Slavery, Capitalism, and Commodification

Sunday, January 8, 2017: 11:40 AM
Centennial Ballroom B (Hyatt Regency Denver)
Caitlin Rosenthal, University of California, Berkeley
In the resurgence of interest in slavery and capitalism, definitions of “capitalism” have been in short supply. The “definitional elasticity” of capitalism has paid dividends. The rapid growth of the field reflects its fluidity: after the pattern of Atlantic history, the “new history of capitalism” alternately denominates both a historical reality and a new subfield. Unencumbered by precise definitions, research has ranged beyond the traditional spatial and temporal boundaries of “capitalism.” And, freed from the methodological boundaries of labor, business and economic history, scholars have reached productively (if sometimes promiscuously) across disciplinary boundaries. But the unbound exploration of capitalism has had consequences for clarity, particularly as we attempt to understand the place of slavery in it.
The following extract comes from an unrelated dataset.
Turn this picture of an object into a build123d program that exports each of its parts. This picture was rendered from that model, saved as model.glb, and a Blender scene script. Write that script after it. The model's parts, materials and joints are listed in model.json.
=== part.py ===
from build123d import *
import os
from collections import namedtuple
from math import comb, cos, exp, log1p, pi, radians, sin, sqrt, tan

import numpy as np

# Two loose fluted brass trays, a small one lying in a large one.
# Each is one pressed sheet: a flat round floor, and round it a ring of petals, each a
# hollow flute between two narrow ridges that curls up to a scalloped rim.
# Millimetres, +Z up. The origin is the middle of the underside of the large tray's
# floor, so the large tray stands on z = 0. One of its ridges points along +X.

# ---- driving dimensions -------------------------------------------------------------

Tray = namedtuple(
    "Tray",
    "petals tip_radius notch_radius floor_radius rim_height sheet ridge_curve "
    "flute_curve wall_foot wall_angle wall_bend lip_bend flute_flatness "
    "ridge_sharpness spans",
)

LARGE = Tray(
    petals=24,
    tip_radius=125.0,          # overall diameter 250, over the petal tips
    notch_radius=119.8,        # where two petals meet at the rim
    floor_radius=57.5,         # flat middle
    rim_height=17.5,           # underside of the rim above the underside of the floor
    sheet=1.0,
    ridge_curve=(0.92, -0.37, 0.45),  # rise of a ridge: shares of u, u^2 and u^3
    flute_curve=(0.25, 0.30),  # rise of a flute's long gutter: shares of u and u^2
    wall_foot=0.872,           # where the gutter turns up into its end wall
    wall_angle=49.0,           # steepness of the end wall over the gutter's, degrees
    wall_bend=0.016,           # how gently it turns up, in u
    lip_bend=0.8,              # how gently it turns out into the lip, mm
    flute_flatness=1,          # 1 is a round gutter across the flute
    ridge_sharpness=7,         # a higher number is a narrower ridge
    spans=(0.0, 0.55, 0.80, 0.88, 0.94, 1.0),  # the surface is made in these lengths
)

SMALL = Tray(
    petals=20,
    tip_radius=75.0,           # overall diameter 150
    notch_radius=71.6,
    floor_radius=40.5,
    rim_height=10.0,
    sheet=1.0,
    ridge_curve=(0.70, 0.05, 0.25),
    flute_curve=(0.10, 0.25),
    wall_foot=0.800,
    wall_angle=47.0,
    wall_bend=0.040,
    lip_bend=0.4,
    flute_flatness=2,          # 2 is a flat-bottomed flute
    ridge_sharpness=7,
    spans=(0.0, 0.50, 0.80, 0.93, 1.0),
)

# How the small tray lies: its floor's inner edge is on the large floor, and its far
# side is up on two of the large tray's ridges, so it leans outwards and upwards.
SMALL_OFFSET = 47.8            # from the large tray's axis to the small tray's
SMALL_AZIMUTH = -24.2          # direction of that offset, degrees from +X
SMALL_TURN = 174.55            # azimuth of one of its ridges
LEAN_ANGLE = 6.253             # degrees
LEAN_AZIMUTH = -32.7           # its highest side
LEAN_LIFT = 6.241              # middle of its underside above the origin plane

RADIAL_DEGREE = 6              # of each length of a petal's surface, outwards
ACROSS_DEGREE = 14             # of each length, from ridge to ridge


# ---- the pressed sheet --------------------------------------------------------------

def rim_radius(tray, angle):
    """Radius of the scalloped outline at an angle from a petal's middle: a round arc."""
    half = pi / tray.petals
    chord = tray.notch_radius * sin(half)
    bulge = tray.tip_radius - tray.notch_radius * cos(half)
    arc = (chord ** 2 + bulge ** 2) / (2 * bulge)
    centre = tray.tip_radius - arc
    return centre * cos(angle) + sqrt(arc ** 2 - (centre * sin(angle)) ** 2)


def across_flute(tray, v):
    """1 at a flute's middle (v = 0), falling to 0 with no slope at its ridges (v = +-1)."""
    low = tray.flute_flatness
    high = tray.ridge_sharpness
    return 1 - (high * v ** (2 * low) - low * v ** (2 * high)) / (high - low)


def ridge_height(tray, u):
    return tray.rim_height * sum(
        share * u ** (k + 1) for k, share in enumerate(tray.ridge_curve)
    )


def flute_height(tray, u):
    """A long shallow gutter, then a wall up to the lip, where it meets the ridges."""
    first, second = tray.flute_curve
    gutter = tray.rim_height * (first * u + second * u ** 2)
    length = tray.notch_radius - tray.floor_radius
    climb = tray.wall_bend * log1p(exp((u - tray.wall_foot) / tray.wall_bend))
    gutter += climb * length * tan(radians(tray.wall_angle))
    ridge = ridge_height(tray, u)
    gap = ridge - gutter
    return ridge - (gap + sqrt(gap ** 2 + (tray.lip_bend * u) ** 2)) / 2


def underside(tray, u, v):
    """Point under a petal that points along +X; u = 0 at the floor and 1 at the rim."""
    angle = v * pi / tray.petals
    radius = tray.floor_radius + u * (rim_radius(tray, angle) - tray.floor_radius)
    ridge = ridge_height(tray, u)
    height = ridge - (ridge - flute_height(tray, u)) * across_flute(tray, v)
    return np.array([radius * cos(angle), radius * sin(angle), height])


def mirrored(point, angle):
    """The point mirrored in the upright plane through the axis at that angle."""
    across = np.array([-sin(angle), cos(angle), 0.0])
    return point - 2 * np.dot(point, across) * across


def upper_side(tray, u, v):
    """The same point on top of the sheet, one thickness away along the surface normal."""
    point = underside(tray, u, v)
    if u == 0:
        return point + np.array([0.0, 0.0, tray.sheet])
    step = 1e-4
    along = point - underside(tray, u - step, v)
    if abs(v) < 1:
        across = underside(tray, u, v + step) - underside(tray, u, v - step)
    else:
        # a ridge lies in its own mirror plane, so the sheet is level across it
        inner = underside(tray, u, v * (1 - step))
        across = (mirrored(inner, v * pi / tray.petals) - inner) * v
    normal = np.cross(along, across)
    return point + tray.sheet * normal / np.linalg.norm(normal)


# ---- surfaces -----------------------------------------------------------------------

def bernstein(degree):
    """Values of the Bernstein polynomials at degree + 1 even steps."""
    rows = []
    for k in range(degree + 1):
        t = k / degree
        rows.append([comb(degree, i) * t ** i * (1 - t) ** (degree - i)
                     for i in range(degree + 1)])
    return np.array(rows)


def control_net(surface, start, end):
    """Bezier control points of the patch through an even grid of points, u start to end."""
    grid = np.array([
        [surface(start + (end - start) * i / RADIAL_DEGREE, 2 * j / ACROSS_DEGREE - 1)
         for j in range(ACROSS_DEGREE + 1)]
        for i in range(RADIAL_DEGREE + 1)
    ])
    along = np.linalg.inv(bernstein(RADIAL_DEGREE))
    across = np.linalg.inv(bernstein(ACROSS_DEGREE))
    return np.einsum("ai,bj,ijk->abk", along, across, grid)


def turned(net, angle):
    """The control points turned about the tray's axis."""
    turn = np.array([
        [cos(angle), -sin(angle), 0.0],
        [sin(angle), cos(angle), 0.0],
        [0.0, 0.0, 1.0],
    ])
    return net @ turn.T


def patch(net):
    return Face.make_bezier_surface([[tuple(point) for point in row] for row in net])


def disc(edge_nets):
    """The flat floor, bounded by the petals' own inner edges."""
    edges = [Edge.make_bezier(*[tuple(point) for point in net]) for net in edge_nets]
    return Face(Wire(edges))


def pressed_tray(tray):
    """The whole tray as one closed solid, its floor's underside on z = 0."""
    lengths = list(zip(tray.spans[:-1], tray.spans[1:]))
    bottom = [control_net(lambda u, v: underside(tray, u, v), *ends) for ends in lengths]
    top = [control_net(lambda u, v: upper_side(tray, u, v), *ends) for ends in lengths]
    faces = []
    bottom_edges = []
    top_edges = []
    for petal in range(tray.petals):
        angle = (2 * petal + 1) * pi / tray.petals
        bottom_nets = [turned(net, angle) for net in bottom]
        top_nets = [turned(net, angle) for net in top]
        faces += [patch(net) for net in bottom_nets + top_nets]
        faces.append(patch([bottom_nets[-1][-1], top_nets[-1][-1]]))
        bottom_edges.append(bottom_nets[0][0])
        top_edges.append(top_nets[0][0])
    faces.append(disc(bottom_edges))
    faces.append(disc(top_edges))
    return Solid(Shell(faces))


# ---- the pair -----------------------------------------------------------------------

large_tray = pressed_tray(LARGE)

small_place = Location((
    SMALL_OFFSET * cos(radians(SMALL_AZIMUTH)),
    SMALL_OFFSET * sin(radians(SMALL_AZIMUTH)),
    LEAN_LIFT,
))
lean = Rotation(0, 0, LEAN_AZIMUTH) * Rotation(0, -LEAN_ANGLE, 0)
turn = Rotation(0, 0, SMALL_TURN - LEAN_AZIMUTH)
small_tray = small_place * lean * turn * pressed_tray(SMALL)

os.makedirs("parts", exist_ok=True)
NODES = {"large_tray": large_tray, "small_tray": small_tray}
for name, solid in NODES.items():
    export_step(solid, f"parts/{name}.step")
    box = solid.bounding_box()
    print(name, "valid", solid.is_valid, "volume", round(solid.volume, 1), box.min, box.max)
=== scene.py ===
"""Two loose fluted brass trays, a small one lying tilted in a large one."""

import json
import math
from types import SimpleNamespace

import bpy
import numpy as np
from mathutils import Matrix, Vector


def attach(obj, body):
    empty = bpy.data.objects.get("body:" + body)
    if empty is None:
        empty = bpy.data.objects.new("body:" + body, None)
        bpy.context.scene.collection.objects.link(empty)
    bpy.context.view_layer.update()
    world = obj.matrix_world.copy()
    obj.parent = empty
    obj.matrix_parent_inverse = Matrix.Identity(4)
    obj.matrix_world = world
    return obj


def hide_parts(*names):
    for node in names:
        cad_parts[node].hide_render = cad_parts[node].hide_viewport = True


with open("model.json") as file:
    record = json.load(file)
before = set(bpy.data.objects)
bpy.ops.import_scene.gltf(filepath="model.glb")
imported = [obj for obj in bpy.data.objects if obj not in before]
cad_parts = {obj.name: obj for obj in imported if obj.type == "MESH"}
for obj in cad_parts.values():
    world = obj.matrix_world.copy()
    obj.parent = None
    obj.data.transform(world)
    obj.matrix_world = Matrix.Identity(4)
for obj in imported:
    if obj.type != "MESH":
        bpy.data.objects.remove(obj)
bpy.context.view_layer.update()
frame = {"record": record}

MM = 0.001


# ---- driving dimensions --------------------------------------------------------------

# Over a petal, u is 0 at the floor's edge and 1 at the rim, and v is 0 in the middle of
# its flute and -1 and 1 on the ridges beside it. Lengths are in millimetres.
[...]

As one recent critic puts it: “by dodging the problem of definition altogether they fail to provide a coherent account of capitalist slavery.” As the “new history of capitalism” matures, it may be time to trade elasticity for a more precise definition and, with it, a clearer theoretical understanding of the relationship between slavery and capitalism. My proposed paper unfolds in two parts. First, I explore the problem of defining of capitalism, offering a definition based on the commodification of labor as it results from the distribution of capital. Such a definition attempts to reconcile definitions of capitalism that focus on wage labor with the circumstances of slavery. That is, it attempts to keep labor-relations central to the study of capitalism without excluding slavery. The second half of the article tests antebellum American slavery against my proposed definition, asking to what extent bondspeople and their labors were “commodified.” To do this, I follow planters and slave traders as they attempted to convert the infinite variety of enslaved lives into abstract, measurable units of human capital.